In May 1849, the Grand Duke was forced to leave Karlsruhe, Baden, and seek help from Prussia. Provisional governments were declared in both the Palatinate and Baden. In Baden conditions for the provisional government were ideal: the public and army were both strongly in support of constitutional change and democratic reform in the government.
In May 1849, a resurgence of revolutionary activity occurred in Baden. As this was closely connected to the uprising in the German Palatinate, it is described below, in the section titled, "The Palatinate."
Austria and Prussia withdrew their delegates from the Assembly, which was little more than a debating club. The radical members were forced to go to Stuttgart, where they sat from June 6–18 as a rump parliament until it too was dispersed by Württemberg troops.

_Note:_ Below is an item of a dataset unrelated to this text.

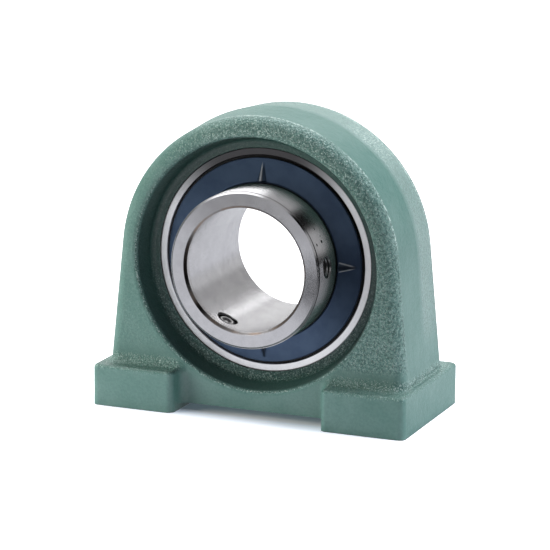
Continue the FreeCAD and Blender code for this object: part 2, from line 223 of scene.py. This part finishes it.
# Green paint over sand-cast iron, with bare machined soles, bolt holes and seat. The sand's grain is coarse on the two
# faces, on the pads' tops, on the recess floor and behind the parting line, and fine elsewhere. Light is painted in
# too:
# shade between the grains and in the recess, glints on the grain, a highlight along each face's edge, and a grey sheen
# behind the parting line.
def castingMaterial(look):
    s = newShade("greenCasting")
    radius, depth = s.fromShaft(), s.y.abs()
    patches = s.noise(look["patches"], 3, 0.6)
    grain = s.noise(look["grain"], 2, 0.6).rise(0.34, 0.66)
    fine = s.noise(look["fineGrain"], 2, 0.6).rise(0.3, 0.7)
    lumps = s.noise(look["lumps"], 2, 0.5)

    onFace = depth.rise(*look["faceDepth"]) * radius.rise(*look["faceRadius"]) * s.z.rise(*look["faceHeight"])
    onFace = onFace * ((s.x + s.z * 0.5).rise(*look["rightAndTop"]) * (1 - look["leftShare"]) + look["leftShare"])
    padTop = (s.z - look["padTop"]).nearZero(look["padTopReach"]) * radius.rise(*look["padRadius"])
    padTop = padTop * s.x.abs().rise(*look["padSide"])
    recessFloor = (1 - radius.rise(*look["floorRadius"])) * (1 - depth.rise(*look["floorDepth"]))
    recessFloor = recessFloor * (1 - s.z.rise(*look["floorHeight"]) * 0.8)
    mouth = (radius - look["mouthRadius"]).nearZero(look["mouthReach"]) * depth.rise(*look["mouthDepth"])
    inRecess = (1 - radius.rise(*look["recessRadius"])) * (1 - depth.rise(*look["recessDepth"]))
    onArch = radius.rise(*look["archRadius"])
    backHalf = s.y.rise(*look["backDepth"]) * onArch * s.z.rise(*look["backHeight"]) * 0.7
    fromEdge = depth - look["edgeDepth"] + (lumps - 0.5) * look["edgeWander"]
    highlightedEdge = fromEdge.nearZero(look["edgeReach"]) * onArch * s.z.rise(*look["edgeHeight"])
    shoulder = (s.x - (s.z - shaftHeight) * look["shoulderSlope"]).nearZero(look["shoulderReach"])
    shoulder = shoulder * s.z.rise(*look["shoulderHeight"])
    coarse = look["smooth"]
    for mask in (onFace, padTop, recessFloor, mouth, highlightedEdge, backHalf):
        coarse = mask.most(coarse)

    colour = s.mix(patches.rise(0.35, 0.7) * 0.35, look["paint"], look["dusty"])
    colour = s.mix(grain.rise(0.55, 0.95) * coarse * 0.6, colour, look["dusty"])
    # painted shade between the grains, less of it on the pads' tops and towards the top of the arch, to paint the top
    # lighter
    paintedGrainShade = grain.rise(0.48, 0.12) * coarse
    paintedGrainShade = paintedGrainShade * (1 - padTop * 0.6) * (0.72 - s.z.rise(*look["paintedLightOnTop"]) * 0.3)
    colour = s.mix(paintedGrainShade, colour, look["shade"])
    # painted glints on the grain: more towards the top, on the pads' tops, at the mouth and along the back's shoulder
    paintedGlints = onFace * (s.z.rise(*look["arch"]) * 0.3 + 0.28)
    paintedGlints = paintedGlints.most(padTop * 0.7).most(recessFloor * 0.35)
    paintedGlints = paintedGlints.most(mouth * (0.8 - s.z.rise(*look["mouthHeight"]) * 0.5))
    paintedGlints = paintedGlints.most(backHalf * (shoulder * 1.1 + 0.3))
    # painted grey sheen on the back half, behind the parting line
    colour = s.mix(backHalf * 0.3, colour, look["paintedBackSheen"])
    # painted shade in the recess
    colour = s.mix(inRecess * 0.85, colour, look["recessShade"])
    # the painted glints go on here
    colour = s.mix(fine.rise(0.68, 0.92) * paintedGlints * 0.85, colour, look["wearAndHighlight"])
    # painted highlight along each face's edge
    colour = s.mix(highlightedEdge * patches.rise(0.38, 0.6) * grain.rise(0.2, 0.8) * 0.75, colour, look["wearAndHighlight"])

    fromHole = s.x.abs() - look["holeAt"]
    inHole = 1 - (fromHole * fromHole + s.y * s.y).sqrt().rise(*look["holeRadius"])
    inHole = inHole * (1 - s.z.rise(*look["holeTop"]))
    onSeat = 1 - (radius * radius + s.y * s.y).sqrt().rise(*look["seatRadius"])
    bare = (1 - s.z.rise(*look["sole"])).most(inHole).most(onSeat)
    iron = s.mix(s.noise(look["scrape"], 2, 0.5, (1, 12, 1)).rise(0.3, 0.7), *look["iron"])
    height = (grain * look["grainHeight"] + fine * look["fineHeight"]) * coarse + lumps * look["lumpHeight"]
    return s.finish(Base_Color=s.mix(bare, colour, iron), Roughness=look["roughness"] + fine * 0.08 - bare * 0.02,
                    Metallic=bare * 0.9, IOR=look["indexOfRefraction"], Normal=s.bump(height * (1 - bare * 0.97)))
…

On June 13, 1849, Engels joined an 800-member group of workers being formed as a military corps by August Willich, a former Prussian military officer. He was also a member of the Communist League and supported a revolutionary change in Germany.
The Palatine uprising was a rebellion that took place in May and June 1849 in the Rhenish Palatinate, then an exclave territory of the Kingdom of Bavaria. Related to uprisings across the Rhine River in Baden, it was part of the widespread Imperial Constitution Campaign. Revolutionaries worked to defend the Constitution as well as to secede from the Kingdom of Bavaria.
The provisional government first appointed Joseph Martin Reichard, a lawyer, democrat, and deputy in the Frankfurt Assembly, as the head of the military department in the Palatinate.
The Prussians defeated this revolutionary army, and the survivors of Willichs Corps crossed over the frontier into the safety of Switzerland. Engels did not reach Switzerland until July 25, 1849. He sent word of his survival to Marx and friends and comrades in London, England.
In the spring of 1849, the Prussian government called up a large portion of the army reserve—the Landwehr in Westphalia and the Rhineland. This action was opposed: the order to call up the Landwehr affected all males under the age of 40 years, and such a call-up was to be done only in times of war, not in peacetime when it was considered illegal.